Ноябрь – «Мир в своей истории видел всякого рода грабежи, но таких, чтобы всякий трудящийся человек был ограблен в пользу бездельнической „бедности“ и бюрократии под словами „кто не работает…“, противно думать об этом…»
Декабрь – «глазами Москвы – „нет и не было в мире переворота грандиозней нашего“, а глазами „Сергиева“: „нет и не было в мире большего унижения человека“».
Январь 1930-го – «…одолел враг, и все полетело: по всей стране идет теперь уничтожение культурных ценностей, памятников и живых организованных личностей». «Правда, страшно до жути».
Февраль – «Алеша Толстой, предвидя события, устраивается: собирается ехать в колхозы, берет квартиру в коллективе и т. п. Вслед за ним и Шишков. Замятин дергается… Петров-Водкин болеет…»; «Классовый подход к умирающим (в больнице выбрасывают трех больных, разъясненных лишенцами). Каждый день нарастает народный стон».
Март – «Поражает наглая ложь».
Май – «Писателям будет предложено своими книгами (написанными) доказать свою полезность Советской власти» [25; 304–305].
И наконец как выход из положения: «Я накануне решения бежать из литературы в какой-нибудь картофельный трест или же проситься у военного начальства за границу».

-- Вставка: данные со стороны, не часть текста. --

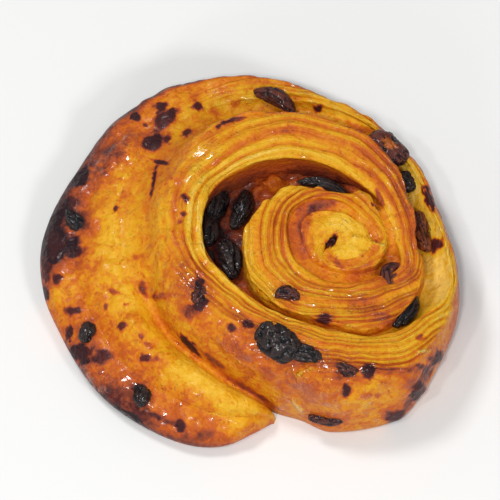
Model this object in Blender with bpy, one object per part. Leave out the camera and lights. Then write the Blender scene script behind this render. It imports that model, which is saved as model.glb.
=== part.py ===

Пришвин был по первой профессии агрономом, отсюда идея картофельного треста, но у Булгакова мысли о возвращении к своей первой профессии не было, доказывать свою полезность было нечем, и поэтому в письмах 1929-го он просил об одном: «…ты бы меня отпустил, игемон».
«Все мои пьесы запрещены к представлению в СССР, и беллетристической ни одной строки моей не напечатают. В 1929 году совершилось мое писательское уничтожение. Я сделал последнее усилие, в котором прошу меня с женой моей выпустить за границу на любой срок, – сообщал он о своем положении брату Николаю. – В сердце у меня нет надежды. Был один зловещий признак – Любовь Евгениевну не выпустили одну, несмотря на то, что я оставался (это было несколько месяцев назад).

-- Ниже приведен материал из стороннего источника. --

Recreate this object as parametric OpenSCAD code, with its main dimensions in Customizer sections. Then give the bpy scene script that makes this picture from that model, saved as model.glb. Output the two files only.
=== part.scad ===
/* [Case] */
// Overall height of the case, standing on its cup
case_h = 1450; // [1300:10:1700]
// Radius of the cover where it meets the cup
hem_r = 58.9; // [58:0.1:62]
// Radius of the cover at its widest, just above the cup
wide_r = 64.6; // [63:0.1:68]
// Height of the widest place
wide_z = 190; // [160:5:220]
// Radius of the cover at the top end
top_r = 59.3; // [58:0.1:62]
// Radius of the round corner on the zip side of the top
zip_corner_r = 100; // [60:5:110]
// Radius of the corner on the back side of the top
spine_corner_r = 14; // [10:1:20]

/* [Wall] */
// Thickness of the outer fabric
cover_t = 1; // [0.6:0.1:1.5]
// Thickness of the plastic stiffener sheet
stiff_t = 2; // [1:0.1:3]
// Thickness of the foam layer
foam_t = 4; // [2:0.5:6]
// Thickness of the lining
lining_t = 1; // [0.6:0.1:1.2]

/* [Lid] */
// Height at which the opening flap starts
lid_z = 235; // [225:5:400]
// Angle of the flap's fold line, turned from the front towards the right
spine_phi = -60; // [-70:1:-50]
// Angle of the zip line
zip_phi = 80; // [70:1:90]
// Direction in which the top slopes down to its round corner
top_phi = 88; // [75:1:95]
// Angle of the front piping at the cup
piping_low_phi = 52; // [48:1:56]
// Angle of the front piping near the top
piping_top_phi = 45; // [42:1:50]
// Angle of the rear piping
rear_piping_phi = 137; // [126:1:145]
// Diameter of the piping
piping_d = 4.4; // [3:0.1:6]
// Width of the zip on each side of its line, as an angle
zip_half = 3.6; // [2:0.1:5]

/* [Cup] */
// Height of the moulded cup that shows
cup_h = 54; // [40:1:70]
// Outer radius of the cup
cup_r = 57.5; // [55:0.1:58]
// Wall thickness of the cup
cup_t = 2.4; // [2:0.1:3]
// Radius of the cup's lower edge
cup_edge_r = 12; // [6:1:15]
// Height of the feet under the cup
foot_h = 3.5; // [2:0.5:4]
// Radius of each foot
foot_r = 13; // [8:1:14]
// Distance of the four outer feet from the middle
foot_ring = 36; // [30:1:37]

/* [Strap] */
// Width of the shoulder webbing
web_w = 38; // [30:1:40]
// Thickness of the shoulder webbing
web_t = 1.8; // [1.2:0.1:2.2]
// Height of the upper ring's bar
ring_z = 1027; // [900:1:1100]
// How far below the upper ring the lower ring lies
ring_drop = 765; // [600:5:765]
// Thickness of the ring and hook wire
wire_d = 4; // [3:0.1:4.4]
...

Вокруг меня ползет змейкой темный слух о том, что я обречен во всех смыслах.
В случае, если мое заявление будет отклонено, игру можно считать оконченной, колоду скидывать, свечи тушить.
Мне придется сидеть в Москве и не писать, потому что не только писаний моих, но даже фамилии моей равнодушно видеть не могут.
Без всякого малодушия сообщаю тебе, мой брат, что вопрос моей гибели это лишь вопрос срока, если, конечно, не произойдет чуда. Но чудеса случаются редко» [13; 201–202].
Это письмо было отправлено из Москвы в Париж 24 августа 1929 года. Булгаков наверняка рассчитывал, что оно будет перлюстрировано и послужит лишним аргументом в его попытке убедить власти выслать автора из страны. Он все рассчитал и хотел, чтобы с ним поступили так же чудесно, как поступили с его однофамильцем Сергеем Николаевичем Булгаковым и прочими пассажирами «философского парохода» в 1922 году, как обошлись с хитрым веснушчатым издателем Исайей Григорьевичем Лежневым в 1926-м. Как поступят, наконец, с Замятиным в 1931-м. Он стучался во все двери, растеряв ту неторопливость и достоинство, о котором когда-то говорил Белозерской и о чем она много лет спустя вспоминала: «Мы часто опаздывали и всегда торопились. Иногда бежали за транспортом. Но Михаил Афанасьевич неизменно приговаривал: „Главное – не терять достоинства“. Перебирая в памяти прожитые с ним годы, можно сказать, что эта фраза, произносимая иногда по шутливому поводу, и была кредо всей жизни писателя Булгакова» [8; 403].
Но в лето «великого перелома» ему было не до сохранения лица, хотя брата Николая он просил «ни в коем случае не писать мне никаких слов утешения и сочувствия, чтобы не волновать мою жену» [8; 202].
Все это говорится не в осуждение потерявшего высоту героя, это лишь свидетельство того, до какого внутреннего истощения он был доведен и какая мысль изо дня в день сверлила его мозг.